The Indian border state of Manipur has been rocked by ethnic violence since May 3 this year. Mobs have burned down villages forcing over 60,000 people out of their homes. Over 130 people have lost their lives in the clashes between the majority Meiteis and the Kukis. A recent video of a mob sexually assaulting two women has brought the crisis in Manipur under the global spotlight.
Located in India’s Northeast, Manipur is home to several tribal groups including the Meitei, Nagas, and Chin-Kuki-Mizo tribes. Meiteis are mostly Hindus and live in the Imphal valley, while Nagas and Kukis, who are mainly Christian, mostly reside in the hills.
Manipur has a long history of ethnic conflict. The British colonial rulers’ policy of “divide and rule” sowed the seeds of strife among different communities. Administrative units were created to facilitate governance. This divided communities and altered the way they traditionally lived. Manipur was divided between the hills and the valleys. Post-independence, policies of successive governments in New Delhi continued to be clouded by ignorance and indifference to issues of the Northeast.
The immediate trigger to the recent violence in Manipur was a recommendation made by the Manipur High Court to the Bharatiya Janata Party (BJP) government in the state to include Meiteis in the Scheduled Tribe category. It sparked concerns among several communities, especially the Kukis, as they are apprehensive that if the High Court order is implemented, they will lose land and jobs due to potential competition from the Meitei community. They fear that the Meitei community will buy land in the hills, where the Kukis have had exclusive rights until now.
Adding to this was the Manipur government’s plan to identify and evict illegal migrants from the hills. There is also unease among the Kukis that the BJP government’s proposal for the introduction of the National Register of Citizens (NRC) and Chief Minister Biren Singh’s plans to oust illegal migrants from the hills will have an unsettling impact on the tribal populations here.
Although Meiteis comprise 51 percent of Manipur’s population, they hold only 10 percent of the land in the state. On the other hand, Kukis and Nagas, who comprise 40 percent of the population, occupy 90 percent of the land. Due to their larger numbers, Meiteis have a larger share of representation in the legislative assembly, encouraging Meitei majoritarianism. Since the late 1990s, Manipur has seen only Meitei chief ministers. It has led to growing resentment among the Kukis, who feel marginalized and underrepresented in the political arena. Manipur’s minorities also point out that the bulk of the state’s budget and development work is focused on the Meitei-dominated Imphal valley.
Allegations of illegal migration and demographic changes have also contributed to tensions between the Meiteis and the Kukis. The higher decadal growth rate of the population in the hills compared to the valley in the 2011 Census has raised suspicions that people are illegally migrating from neighboring countries like Myanmar, Nepal, and Bangladesh. The perceived demographic shift and an increase in the population of non-indigenous communities have led to concerns about Meitei marginalization in Manipur.

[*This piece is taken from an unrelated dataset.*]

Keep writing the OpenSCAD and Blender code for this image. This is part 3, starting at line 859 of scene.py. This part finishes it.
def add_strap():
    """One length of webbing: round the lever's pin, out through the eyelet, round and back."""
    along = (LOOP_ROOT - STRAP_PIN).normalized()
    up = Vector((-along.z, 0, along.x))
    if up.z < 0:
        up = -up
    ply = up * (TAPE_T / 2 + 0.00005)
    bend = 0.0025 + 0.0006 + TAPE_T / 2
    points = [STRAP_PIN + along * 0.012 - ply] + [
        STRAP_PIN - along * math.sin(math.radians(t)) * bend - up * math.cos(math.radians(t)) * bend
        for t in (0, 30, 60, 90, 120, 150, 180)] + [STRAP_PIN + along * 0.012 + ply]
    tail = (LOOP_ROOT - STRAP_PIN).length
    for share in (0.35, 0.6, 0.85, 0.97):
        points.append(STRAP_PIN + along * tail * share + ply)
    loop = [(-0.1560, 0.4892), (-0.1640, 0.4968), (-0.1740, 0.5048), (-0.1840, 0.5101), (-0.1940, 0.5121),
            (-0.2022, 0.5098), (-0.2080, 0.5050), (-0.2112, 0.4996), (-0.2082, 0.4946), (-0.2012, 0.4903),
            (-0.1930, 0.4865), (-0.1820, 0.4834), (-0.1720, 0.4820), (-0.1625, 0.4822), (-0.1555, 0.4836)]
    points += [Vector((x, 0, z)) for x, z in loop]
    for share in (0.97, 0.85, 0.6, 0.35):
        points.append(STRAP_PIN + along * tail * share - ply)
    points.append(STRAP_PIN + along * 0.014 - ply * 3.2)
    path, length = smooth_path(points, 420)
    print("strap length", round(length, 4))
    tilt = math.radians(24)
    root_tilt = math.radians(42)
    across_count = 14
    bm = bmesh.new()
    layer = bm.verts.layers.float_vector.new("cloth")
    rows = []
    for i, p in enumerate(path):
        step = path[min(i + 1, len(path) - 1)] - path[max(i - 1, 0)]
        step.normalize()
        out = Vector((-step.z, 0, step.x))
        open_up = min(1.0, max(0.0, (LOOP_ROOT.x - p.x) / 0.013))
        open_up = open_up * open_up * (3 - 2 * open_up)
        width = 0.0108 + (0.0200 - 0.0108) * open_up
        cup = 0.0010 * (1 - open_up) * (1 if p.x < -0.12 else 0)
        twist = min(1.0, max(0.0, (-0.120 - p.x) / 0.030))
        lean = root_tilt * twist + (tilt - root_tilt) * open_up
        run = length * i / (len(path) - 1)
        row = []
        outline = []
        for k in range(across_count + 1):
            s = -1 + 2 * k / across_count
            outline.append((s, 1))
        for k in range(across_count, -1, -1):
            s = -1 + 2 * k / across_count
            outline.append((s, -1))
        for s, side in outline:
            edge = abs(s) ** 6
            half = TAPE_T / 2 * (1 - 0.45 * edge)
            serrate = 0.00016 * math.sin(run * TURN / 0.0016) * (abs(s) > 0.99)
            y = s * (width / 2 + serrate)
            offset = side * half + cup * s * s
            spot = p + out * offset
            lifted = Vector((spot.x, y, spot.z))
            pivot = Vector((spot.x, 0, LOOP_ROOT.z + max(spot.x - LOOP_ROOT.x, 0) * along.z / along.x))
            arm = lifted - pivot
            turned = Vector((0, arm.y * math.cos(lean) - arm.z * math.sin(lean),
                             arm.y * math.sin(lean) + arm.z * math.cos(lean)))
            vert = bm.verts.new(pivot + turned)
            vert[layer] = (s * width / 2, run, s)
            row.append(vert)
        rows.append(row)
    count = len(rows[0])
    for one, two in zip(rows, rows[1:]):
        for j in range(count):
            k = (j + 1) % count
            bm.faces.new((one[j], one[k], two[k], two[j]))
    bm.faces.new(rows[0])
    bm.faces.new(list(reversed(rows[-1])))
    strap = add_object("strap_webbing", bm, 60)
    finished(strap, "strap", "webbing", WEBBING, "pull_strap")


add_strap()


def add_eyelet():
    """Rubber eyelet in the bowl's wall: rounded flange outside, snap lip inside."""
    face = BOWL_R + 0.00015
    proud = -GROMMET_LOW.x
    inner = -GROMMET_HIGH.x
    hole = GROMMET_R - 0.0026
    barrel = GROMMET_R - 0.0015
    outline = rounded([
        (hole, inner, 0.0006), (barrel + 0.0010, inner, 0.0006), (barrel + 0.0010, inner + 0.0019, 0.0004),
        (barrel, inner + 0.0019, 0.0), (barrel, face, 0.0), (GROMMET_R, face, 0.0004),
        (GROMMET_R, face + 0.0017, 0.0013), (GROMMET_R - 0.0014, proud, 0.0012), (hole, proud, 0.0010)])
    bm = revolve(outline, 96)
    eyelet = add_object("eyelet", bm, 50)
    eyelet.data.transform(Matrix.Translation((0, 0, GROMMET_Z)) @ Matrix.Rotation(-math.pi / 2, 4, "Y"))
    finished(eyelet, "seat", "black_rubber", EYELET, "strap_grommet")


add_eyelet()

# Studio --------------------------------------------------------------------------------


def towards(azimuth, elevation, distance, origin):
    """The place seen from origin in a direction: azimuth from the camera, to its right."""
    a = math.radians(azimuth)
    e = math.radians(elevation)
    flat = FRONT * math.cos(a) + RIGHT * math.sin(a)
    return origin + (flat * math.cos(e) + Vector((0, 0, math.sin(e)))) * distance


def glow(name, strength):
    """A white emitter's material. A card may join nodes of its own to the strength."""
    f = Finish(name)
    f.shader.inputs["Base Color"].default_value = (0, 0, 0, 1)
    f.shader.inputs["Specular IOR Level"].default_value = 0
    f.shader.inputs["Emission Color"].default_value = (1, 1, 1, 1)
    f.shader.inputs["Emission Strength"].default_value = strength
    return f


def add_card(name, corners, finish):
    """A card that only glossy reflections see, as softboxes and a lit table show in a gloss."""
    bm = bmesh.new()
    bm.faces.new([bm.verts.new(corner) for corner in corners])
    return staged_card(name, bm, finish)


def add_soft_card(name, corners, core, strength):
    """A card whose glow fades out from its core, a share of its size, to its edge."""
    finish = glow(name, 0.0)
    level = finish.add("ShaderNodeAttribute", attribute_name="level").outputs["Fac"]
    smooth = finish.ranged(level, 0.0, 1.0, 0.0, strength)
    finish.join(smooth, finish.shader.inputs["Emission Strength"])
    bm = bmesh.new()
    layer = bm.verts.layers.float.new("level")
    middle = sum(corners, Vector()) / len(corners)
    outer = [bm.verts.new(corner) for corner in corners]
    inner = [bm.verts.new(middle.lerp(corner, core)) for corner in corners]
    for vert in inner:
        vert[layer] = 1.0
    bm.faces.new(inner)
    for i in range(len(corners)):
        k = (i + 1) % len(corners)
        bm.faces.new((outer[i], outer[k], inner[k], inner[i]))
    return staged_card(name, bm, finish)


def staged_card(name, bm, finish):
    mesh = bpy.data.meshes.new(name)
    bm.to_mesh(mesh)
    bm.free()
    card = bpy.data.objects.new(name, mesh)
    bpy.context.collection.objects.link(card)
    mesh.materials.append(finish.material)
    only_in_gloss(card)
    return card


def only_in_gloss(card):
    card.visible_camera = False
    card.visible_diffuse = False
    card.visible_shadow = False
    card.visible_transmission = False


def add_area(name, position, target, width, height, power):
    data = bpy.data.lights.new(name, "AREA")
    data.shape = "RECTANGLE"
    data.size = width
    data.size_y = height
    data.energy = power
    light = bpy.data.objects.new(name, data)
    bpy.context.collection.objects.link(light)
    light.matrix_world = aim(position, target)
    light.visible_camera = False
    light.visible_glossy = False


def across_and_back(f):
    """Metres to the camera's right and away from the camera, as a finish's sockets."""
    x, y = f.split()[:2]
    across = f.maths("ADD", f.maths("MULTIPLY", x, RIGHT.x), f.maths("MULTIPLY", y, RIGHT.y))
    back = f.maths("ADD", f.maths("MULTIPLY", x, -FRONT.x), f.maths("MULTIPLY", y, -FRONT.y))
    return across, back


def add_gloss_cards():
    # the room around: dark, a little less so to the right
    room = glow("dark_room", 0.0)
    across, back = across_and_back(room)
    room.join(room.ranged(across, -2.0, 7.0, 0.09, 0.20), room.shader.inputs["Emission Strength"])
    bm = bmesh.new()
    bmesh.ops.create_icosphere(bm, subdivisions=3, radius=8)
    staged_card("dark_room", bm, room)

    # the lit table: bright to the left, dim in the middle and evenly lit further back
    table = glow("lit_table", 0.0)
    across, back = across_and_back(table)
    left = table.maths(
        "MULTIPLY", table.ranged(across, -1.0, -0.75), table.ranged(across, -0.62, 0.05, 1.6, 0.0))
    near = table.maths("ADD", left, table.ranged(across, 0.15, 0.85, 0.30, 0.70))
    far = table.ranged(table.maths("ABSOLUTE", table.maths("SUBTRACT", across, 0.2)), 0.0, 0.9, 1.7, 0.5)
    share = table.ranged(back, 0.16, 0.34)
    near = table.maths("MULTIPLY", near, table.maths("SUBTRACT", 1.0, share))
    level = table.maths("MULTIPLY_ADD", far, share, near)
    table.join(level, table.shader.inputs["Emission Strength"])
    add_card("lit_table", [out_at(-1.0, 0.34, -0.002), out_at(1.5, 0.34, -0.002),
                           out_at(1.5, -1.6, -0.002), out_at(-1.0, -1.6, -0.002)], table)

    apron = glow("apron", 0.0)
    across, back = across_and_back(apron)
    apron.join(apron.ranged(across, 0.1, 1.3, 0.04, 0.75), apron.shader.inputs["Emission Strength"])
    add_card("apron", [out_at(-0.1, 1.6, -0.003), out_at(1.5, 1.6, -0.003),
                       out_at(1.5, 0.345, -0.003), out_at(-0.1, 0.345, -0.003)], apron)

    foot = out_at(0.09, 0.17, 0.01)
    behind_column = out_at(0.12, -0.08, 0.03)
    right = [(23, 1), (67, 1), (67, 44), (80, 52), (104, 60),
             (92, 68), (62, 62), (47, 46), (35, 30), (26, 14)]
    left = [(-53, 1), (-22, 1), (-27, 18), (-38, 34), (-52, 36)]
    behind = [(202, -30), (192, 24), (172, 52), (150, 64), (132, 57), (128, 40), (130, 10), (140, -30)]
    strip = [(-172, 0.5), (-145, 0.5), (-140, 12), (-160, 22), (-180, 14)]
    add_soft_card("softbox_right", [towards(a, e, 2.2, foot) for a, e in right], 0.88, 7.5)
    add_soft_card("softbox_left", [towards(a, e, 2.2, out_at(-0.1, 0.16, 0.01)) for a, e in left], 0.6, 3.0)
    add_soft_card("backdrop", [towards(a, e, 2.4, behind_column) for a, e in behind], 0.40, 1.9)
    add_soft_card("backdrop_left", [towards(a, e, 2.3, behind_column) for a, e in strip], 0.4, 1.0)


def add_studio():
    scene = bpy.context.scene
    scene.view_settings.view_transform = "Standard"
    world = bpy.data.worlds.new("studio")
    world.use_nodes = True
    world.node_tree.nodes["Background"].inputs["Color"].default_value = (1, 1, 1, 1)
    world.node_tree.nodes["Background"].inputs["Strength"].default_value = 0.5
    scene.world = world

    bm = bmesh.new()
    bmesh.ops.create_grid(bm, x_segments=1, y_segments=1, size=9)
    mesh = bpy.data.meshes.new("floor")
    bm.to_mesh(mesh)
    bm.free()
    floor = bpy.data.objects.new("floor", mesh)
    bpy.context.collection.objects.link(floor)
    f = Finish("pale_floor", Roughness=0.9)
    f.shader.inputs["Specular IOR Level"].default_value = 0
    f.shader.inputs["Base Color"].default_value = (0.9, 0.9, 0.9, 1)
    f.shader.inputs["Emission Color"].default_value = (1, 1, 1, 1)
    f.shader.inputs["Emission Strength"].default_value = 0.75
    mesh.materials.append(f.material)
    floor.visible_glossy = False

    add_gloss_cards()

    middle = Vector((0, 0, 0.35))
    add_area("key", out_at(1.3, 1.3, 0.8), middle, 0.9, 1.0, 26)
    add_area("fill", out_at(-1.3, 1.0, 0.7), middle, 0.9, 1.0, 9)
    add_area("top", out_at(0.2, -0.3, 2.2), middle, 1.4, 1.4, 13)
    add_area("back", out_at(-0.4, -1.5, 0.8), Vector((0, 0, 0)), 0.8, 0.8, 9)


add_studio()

Manipur shares a border with conflict-ridden Myanmar, which is infamous for poppy cultivation and drug trafficking. Poppy grown in Manipur’s hill areas feeds the drug trade and is an important source of livelihood for tribal groups living there. The state government’s war on drugs has evoked resentment among the Kukis, who see it as a ploy to deprive them of their livelihood.

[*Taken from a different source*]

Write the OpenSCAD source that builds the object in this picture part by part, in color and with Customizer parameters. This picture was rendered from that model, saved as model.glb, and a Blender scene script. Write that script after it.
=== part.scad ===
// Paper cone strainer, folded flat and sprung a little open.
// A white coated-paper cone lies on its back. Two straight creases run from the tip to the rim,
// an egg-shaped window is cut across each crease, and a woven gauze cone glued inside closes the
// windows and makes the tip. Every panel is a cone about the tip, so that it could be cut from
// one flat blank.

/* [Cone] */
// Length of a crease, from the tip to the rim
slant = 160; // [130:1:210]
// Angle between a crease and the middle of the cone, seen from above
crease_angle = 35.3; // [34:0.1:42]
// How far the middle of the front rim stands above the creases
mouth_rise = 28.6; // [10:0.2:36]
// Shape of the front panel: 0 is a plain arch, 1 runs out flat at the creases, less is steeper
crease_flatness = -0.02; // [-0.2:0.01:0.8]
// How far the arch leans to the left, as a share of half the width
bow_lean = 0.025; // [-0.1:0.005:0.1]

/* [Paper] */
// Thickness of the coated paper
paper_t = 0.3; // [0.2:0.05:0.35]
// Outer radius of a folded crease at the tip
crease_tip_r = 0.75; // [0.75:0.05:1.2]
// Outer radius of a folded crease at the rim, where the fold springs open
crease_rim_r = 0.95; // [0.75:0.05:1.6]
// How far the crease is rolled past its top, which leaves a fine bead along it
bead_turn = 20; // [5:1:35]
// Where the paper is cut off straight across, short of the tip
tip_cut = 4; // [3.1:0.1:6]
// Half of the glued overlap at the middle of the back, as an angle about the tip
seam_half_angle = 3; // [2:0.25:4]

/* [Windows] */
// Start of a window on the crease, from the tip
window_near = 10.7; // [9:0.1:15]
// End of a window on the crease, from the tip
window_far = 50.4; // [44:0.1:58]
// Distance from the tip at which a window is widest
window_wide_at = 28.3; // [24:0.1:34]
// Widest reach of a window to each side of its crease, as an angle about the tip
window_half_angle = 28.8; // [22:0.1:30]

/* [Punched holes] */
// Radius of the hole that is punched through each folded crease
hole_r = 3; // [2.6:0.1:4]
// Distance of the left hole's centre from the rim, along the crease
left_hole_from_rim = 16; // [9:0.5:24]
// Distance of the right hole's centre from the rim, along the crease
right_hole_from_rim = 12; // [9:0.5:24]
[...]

The ethnic conflict in Manipur is a complex one that has deep-rooted historical and social dimensions. The recent violence has added to its complexity and will make it harder to resolve.
It is therefore concerning that instead of taking steps to halt the violence immediately, BJP governments in New Delhi and Imphal failed to respond swiftly. Although a complaint regarding the gang rape of two Kuki women by a Meitei mob in early May was filed immediately, it took police 78 days to detain the accused. Chief Minister Singh has shown extreme reluctance to act against the mobs.
As shocking has been the response or rather the lack of it by the central government. Prime Minister Narendra Modi was silent on the Manipur crisis for months. It was only after the Chief Justice of India D.Y. Chandrachud urged the government to act that Modi issued a rather bland statement just ahead of parliament’s monsoon session.
The violence has concretized the Kuki-Meitei divide, which will take a long time to heal. So deep is the mistrust between communities that there are allegations that the security forces and law enforcement agencies are divided along ethnic lines. If there is any truth to these allegations, then it will be even more difficult to deal with the volatile situation in Manipur.
Addressing the Kuki-Meitei conflict requires a multifaceted approach and the collective efforts of all stakeholders involved. Retrieval of weapons that mobs looted from police armories must be prioritized. Efforts should be made to involve civil society organizations in promoting dialogue, peacebuilding, and reconciliation between the communities. Political leaders from different communities should sit down for dialogue and find ways to reduce tensions. Forming a committee to look into the genuine development issues raised by different communities could be a positive step toward addressing the grievances and concerns of the affected communities.